Like most evangelicals, though, I would prefer to have a doctrine be stated clearly and concisely in one place. I like my doctrines verse-sized. I sometimes wish there were one verse that said, “God is one being in three persons, Father, Son and Holy Spirit.” The doctrine of the Trinity, though, is simply not verse-sized. Sometimes that feels like a disadvantage, but in fact it’s an advantage. The doctrine of the Trinity is a massive, comprehensive, full-Bible doctrine that serves to expand our minds as readers of Scripture. In Scripture, God is leading his people to understand who he is as Father, Son and Spirit.


For example, set aside for a moment the desire to fit the doctrine into one verse. Look instead at how it shows up in a slightly larger (three verses) passage, Galatians 4:4-6: “But when the fullness of time had come, God sent forth his Son … to redeem those who were under the law, so that we might receive adoption as sons. And because you are sons, God has sent the Spirit of his Son into our hearts, crying, ‘Abba! Father!’” Paul is describing God’s greatest acts in the history of salvation, and those acts are specifically Trinitarian: The Father sends the Son and the Spirit to save.

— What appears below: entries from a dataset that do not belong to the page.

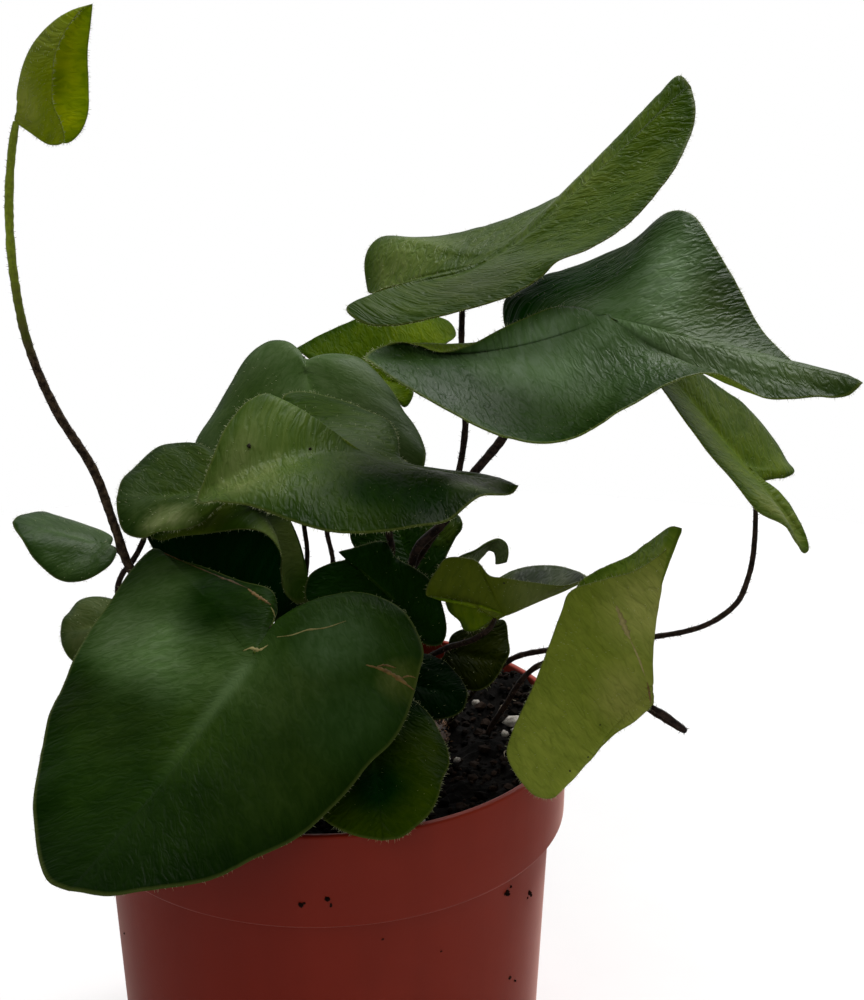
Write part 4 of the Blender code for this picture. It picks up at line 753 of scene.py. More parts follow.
def blade_surface(frond, look, seed):
    """The blade's middle surface with its relief, by ring and spoke, and what the shader needs."""
    spokes, rings = look["size"]
    margin, turn = blade_margin(frond, spokes)
    joint, tip = placed([frond["joint"], frond["tip"]])
    middle = 0.5 * (np.array(frond["joint"]) + np.array(frond["tip"]))
    rib_bow = place(*(middle + np.array(frond.get("rib_bow", (0, 0, 0))))) - place(*middle)
    hub = joint + HUB_SHARE * (tip - joint) + 4 * HUB_SHARE * (1 - HUB_SHARE) * rib_bow
    upper = unit(np.cross(margin - hub, np.roll(margin, -1, axis=0) - hub).sum(axis=0))
    bulge = np.where(turn < 1, *frond["bulge"]) * np.sin(np.pi * (turn % 1))
    near_rib = np.cos(0.5 * np.pi * np.minimum(np.abs(turn - 1), 1)) ** 4
    share = np.linspace(0, 1, rings + 1)
    grid = softened_fan(hub, margin, upper, bulge, rings, look["soft"])
    grid += rib_bow * near_rib[:, None] * (4 * share * (1 - share))[:, None, None]

    around = np.broadcast_to(np.arange(spokes) / spokes, grid.shape[:2])
    radial = np.broadcast_to(share[:, None], grid.shape[:2])
    rib_way = unit(tip - hub)
    forward = (grid - hub) @ rib_way
    aside = np.linalg.norm(grid - hub - forward[:, :, None] * rib_way, axis=2)
    rib = np.exp(-(aside / look["rib"]) ** 2) * smooth_step(-2, 3, forward)
    rib = rib * (np.abs(turn - 1) < 0.5) * (1 - smooth_step(0.5, 0.92, radial))
    perimeter = run_along(np.vstack([margin, margin[:1]]))[-1]
    ahead = (grid - joint) @ rib_way
    vein_start = ahead - VEIN_LEAN * aside + SIDES_APART * (turn > 1)
    relief = blade_relief(look["ridge"], seed, around, radial, vein_start, aside, perimeter)
    grid = grid + surface_normals(grid, upper) * (relief - RIB_DEPTH * rib)[:, :, None]
    along = np.clip((grid - joint) @ (tip - joint) / np.linalg.norm(tip - joint) ** 2, 0, 1)
    return dict(grid=grid, normals=surface_normals(grid, upper), perimeter=perimeter, around=around,
                radial=radial, rib=rib, along=along, vein_start=vein_start, vein_run=aside,
                ahead=ahead, aside=aside * np.where(turn > 1, -1, 1))


def mesh_object(name, points, faces):
    """A new mesh object from points in millimetres."""
    mesh = bpy.data.meshes.new(name)
    mesh.from_pydata((np.asarray(points) * MM).tolist(), [], faces)
    mesh.shade_smooth()
    piece = bpy.data.objects.new(name, mesh)
    bpy.context.scene.collection.objects.link(piece)
    return piece


def write_values(piece, name, values):
    attribute = piece.data.attributes.new(name, "FLOAT", "POINT")
    attribute.data.foreach_set("value", np.asarray(values, np.float32))


def write_map(piece, across, up):
    """Writes the map of the mesh's corners, and closes it where it comes round."""
    mesh = piece.data
    layer = mesh.uv_layers.new(name="map")
    corners = np.zeros(len(mesh.loops), int)
    mesh.loops.foreach_get("vertex_index", corners)
    starts = np.zeros(len(mesh.polygons), int)
    totals = np.zeros(len(mesh.polygons), int)
    mesh.polygons.foreach_get("loop_start", starts)
    mesh.polygons.foreach_get("loop_total", totals)
    owner = np.repeat(np.arange(len(starts)), totals)
    u = np.asarray(across)[corners]
    high = np.zeros(len(starts))
    low = np.ones(len(starts))
    np.maximum.at(high, owner, u)
    np.minimum.at(low, owner, u)
    wraps = (high - low > 0.5)[owner]
    u = np.where(wraps & (u < 0.5), u + 1, u)
    pairs = np.column_stack([u, np.asarray(up)[corners]])
    layer.data.foreach_set("uv", pairs.astype(np.float32).ravel())


def band(first, second, sides, flip=False):
    """The faces between two closed rings of points, numbered from first and from second."""
    faces = []
    for at in range(sides):
        after = (at + 1) % sides
        face = (first + at, second + at, second + after, first + after)
        faces.append(face[:1] + face[:0:-1] if flip else face)
    return faces


def fan(tip, first, sides, flip=False):
    """The faces between one point and a closed ring of points numbered from first."""
    faces = []
    for at in range(sides):
        here, after = first + at, first + (at + 1) % sides
        faces.append((tip, after, here) if flip else (tip, here, after))
    return faces


def joined(parts):
    """The points and faces of several parts as one."""
    points, faces, start = [], [], 0
    for more, sides in parts:
        points.append(more)
        faces += [tuple(start + corner for corner in side) for side in sides]
        start += len(more)
    return np.vstack(points), faces


def closed_blade(name, surface):
    """A blade of two faces and a rounded rim over its middle surface."""
    grid, normals = surface["grid"], surface["normals"]
    rings, spokes = grid.shape[0] - 1, grid.shape[1]
    thinning = RIM_THINNING * smooth_step(RIM_STARTS, 1.0, surface["radial"])
    half = 0.5 * BLADE_THICK * (1 - thinning)
    top = grid + normals * half[:, :, None]
    bottom = grid - normals * half[:, :, None]
    along_rim = np.roll(grid[-1], -1, axis=0) - np.roll(grid[-1], 1, axis=0)
    outward = unit(np.cross(along_rim, normals[-1]))
    edge = grid[-1] + EDGE_OUT * outward
    points = np.vstack([top[0, :1], top[1:].reshape(-1, 3), bottom[0, :1],
                        bottom[1:].reshape(-1, 3), edge])
    under = 1 + rings * spokes
    rim = 2 * under
    faces = fan(0, 1, spokes) + fan(under, under + 1, spokes, True)
    for inner in range(1, under - spokes, spokes):
        faces += band(inner, inner + spokes, spokes)
        faces += band(under + inner, under + inner + spokes, spokes, True)
    faces += band(under - spokes, rim, spokes) + band(rim, rim - spokes, spokes)
    blade = mesh_object(name + "_blade_fine", points, faces)

    def spread(values):
        one = np.concatenate([values[0, :1], values[1:].ravel()])
        return np.concatenate([one, one, values[-1]])

    for key in ("radial", "rib", "along", "vein_start", "vein_run", "ahead", "aside"):
        write_values(blade, key, spread(surface[key]))
    sides = [np.ones(under), np.zeros(under), np.full(spokes, 0.5)]
    write_values(blade, "upper", np.concatenate(sides))
    write_map(blade, spread(surface["around"]), spread(surface["radial"]))
    surface.update(top=top, bottom=bottom, edge=edge, outward=outward)
    return blade


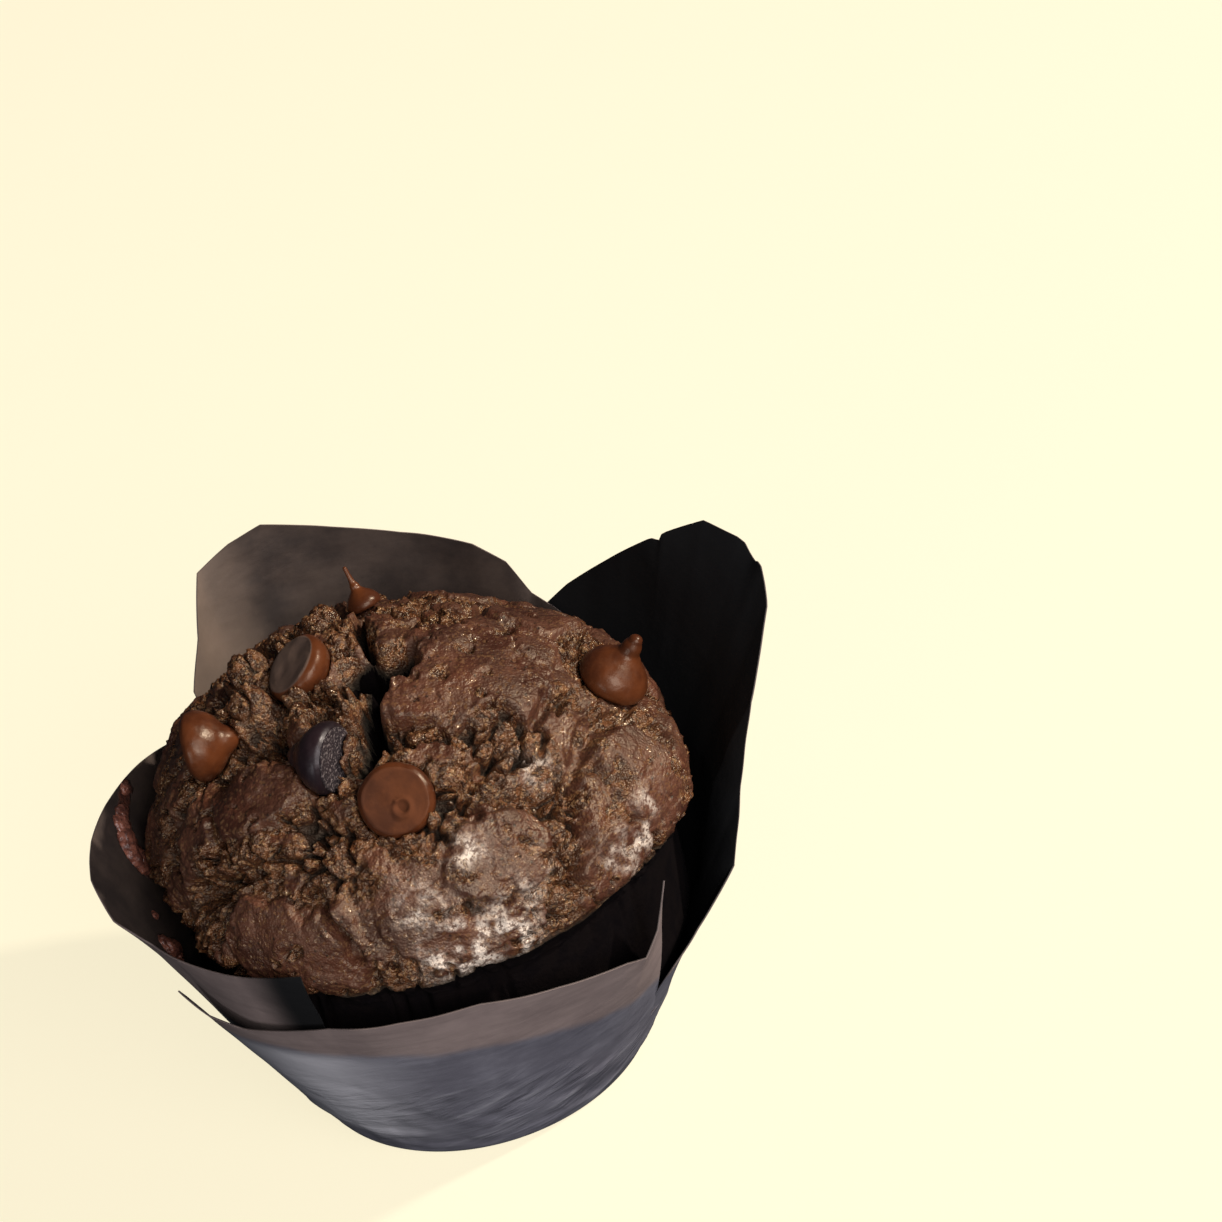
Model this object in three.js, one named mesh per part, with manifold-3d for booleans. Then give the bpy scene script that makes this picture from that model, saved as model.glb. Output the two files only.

Or think even bigger: in a crucial passage of Romans, Paul summarizes his message in five verses, and there is a necessarily Trinitarian cadence to his summary: “Therefore, since we have been justified by faith, we have peace with God through our Lord Jesus Christ. … We rejoice … because God’s love has been poured into our hearts through the Holy Spirit who has been given to us” (Rom. 5:1–5).


Or try to take in 12 verses at once: Ephesians 1:3-14 is one gigantic sentence (in Greek) that surveys all of God’s plans and intentions from eternity past, through our present salvation, and on to final redemption. Three times it points us to the kind intention of God’s will, and three times it points us to the praise of his glory. The fundamental movement of the passage, though, is from the Father’s choosing and predestining us in love, through the beloved Son’s death for our forgiveness, to the Holy Spirit’s work sealing us for redemption.

Once you learn to see the Trinity shaping these larger stretches of Scripture, you’re ready to notice how entire books of the Bible are structured by the same Trinitarian logic. In Galatians, for example, Paul proves his gospel of faith against salvation by works in a three-part argument: The Galatians received the Spirit by faith, God promised Abraham that he would justify the Gentiles by faith, and Christ redeemed us from the curse of the law. The great arc of Romans runs from the Father’s judgment through the Son’s propitiation to the Spirit’s deliverance.

If you want to catch a glimpse of the Trinity as the big story behind the Bible, the best thing to do is to read the Gospel of John fast, in one sitting. Your dominant impression during the first half will be that the Father and the Son love each other, and in the second half the Holy Spirit will burst into your attention as the fulfillment of the revelation.

There are a handful of verses where the three persons are named in one place, such as Matthew 28:19 and 2 Corinthians 13:14. These classic passages have the advantage of being comfortably verse-sized. But when we move on from the partial glimpses of the Trinity we can get from single verses, we are led on to larger stretches of argument, wider vistas of insight, and a more inclusive expanse of God’s self-revelation through Scripture. And that prepares our minds for the biggest Christian thought of all: The whole Bible is one complete book that reveals the Trinity. That fact is what the ancient church fathers meant when they summarized the Christian faith in the Apostles’ Creed: “I believe in God the Father … and in his only Son, our Lord Jesus Christ … and in the Holy Spirit.”

The Trinity is a biblical doctrine, therefore, in a very special sense: not in any one verse, but as the key to the entire book.